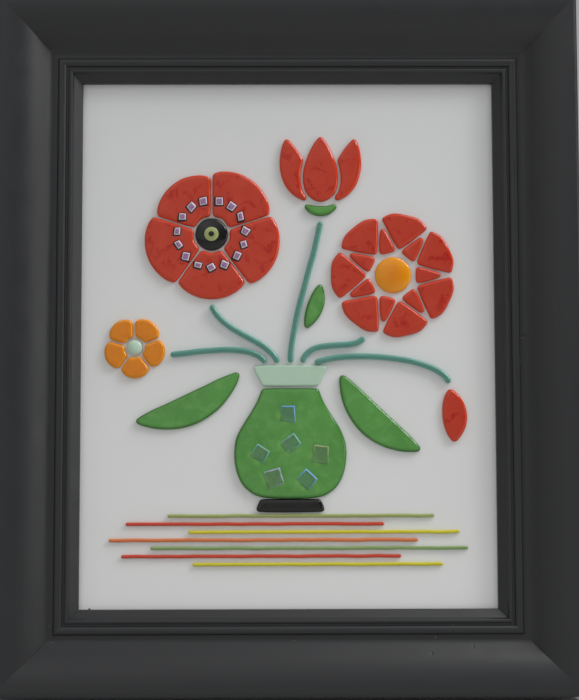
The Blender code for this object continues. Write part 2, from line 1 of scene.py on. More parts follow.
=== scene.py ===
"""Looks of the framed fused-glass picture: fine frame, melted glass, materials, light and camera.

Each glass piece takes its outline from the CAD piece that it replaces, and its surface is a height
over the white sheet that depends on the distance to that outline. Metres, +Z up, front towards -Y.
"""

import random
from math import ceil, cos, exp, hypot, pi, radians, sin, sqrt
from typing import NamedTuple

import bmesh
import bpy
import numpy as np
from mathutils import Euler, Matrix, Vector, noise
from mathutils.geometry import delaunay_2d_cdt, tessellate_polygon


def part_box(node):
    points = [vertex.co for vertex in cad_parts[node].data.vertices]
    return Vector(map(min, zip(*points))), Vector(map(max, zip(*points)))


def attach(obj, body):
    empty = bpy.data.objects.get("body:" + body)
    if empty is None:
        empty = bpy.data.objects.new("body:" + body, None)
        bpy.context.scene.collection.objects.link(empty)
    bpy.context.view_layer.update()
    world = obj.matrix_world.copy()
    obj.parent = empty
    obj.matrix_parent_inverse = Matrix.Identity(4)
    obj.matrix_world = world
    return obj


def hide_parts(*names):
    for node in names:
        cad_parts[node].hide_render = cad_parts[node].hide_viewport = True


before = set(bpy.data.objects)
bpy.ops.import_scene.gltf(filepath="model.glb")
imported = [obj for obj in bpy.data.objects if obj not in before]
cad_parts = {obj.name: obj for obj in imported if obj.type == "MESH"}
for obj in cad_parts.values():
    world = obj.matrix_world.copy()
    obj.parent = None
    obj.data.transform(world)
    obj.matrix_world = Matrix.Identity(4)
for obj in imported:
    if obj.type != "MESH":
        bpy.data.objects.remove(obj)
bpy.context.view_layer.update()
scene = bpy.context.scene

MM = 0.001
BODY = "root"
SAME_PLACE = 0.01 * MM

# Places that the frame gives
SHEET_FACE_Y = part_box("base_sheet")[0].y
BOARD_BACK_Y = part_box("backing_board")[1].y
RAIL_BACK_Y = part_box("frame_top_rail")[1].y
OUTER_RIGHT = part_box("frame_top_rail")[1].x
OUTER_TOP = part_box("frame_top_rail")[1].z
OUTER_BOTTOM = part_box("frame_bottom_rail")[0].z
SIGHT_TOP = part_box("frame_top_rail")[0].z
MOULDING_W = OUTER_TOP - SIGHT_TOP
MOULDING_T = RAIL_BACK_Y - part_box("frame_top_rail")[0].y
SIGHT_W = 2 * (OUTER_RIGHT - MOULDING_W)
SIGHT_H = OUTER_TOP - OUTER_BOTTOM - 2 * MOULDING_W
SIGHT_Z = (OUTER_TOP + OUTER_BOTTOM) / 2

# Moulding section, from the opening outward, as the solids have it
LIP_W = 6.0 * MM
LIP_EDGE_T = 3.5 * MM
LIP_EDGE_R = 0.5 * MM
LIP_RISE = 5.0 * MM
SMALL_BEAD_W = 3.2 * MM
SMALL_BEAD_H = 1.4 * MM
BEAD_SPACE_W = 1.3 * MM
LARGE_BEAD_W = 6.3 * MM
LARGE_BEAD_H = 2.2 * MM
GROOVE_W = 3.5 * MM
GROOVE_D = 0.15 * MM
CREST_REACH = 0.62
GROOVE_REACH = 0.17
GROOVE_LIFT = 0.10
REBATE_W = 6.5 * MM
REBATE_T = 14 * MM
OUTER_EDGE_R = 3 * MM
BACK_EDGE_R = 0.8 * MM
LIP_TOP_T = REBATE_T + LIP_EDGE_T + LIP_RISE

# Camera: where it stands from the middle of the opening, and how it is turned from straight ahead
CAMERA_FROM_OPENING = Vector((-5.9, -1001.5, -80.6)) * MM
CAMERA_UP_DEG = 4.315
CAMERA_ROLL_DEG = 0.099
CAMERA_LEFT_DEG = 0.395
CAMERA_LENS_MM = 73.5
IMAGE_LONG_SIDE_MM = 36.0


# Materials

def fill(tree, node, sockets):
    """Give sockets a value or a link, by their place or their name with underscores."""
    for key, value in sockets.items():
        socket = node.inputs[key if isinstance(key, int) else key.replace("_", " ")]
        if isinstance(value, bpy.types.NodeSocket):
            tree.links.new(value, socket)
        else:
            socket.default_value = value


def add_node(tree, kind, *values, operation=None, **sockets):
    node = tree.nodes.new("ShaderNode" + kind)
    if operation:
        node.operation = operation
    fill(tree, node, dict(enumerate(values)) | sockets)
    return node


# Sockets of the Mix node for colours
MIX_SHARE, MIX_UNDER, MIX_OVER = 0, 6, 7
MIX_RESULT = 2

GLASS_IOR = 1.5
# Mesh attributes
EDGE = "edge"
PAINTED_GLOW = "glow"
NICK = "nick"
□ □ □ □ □
* **WRITTEN TASK**:
In the listing above, locate the line containing "points = [vertex.co" and the line containing "SAME_PLACE = 0.01 * MM". Extract those two lines and every line between them, exactly as written, and only those.

* **TASK OUTPUT**:
    points = [vertex.co for vertex in cad_parts[node].data.vertices]
    return Vector(map(min, zip(*points))), Vector(map(max, zip(*points)))


def attach(obj, body):
    empty = bpy.data.objects.get("body:" + body)
    if empty is None:
        empty = bpy.data.objects.new("body:" + body, None)
        bpy.context.scene.collection.objects.link(empty)
    bpy.context.view_layer.update()
    world = obj.matrix_world.copy()
    obj.parent = empty
    obj.matrix_parent_inverse = Matrix.Identity(4)
    obj.matrix_world = world
    return obj


def hide_parts(*names):
    for node in names:
        cad_parts[node].hide_render = cad_parts[node].hide_viewport = True


before = set(bpy.data.objects)
bpy.ops.import_scene.gltf(filepath="model.glb")
imported = [obj for obj in bpy.data.objects if obj not in before]
cad_parts = {obj.name: obj for obj in imported if obj.type == "MESH"}
for obj in cad_parts.values():
    world = obj.matrix_world.copy()
    obj.parent = None
    obj.data.transform(world)
    obj.matrix_world = Matrix.Identity(4)
for obj in imported:
    if obj.type != "MESH":
        bpy.data.objects.remove(obj)
bpy.context.view_layer.update()
scene = bpy.context.scene

MM = 0.001
BODY = "root"
SAME_PLACE = 0.01 * MM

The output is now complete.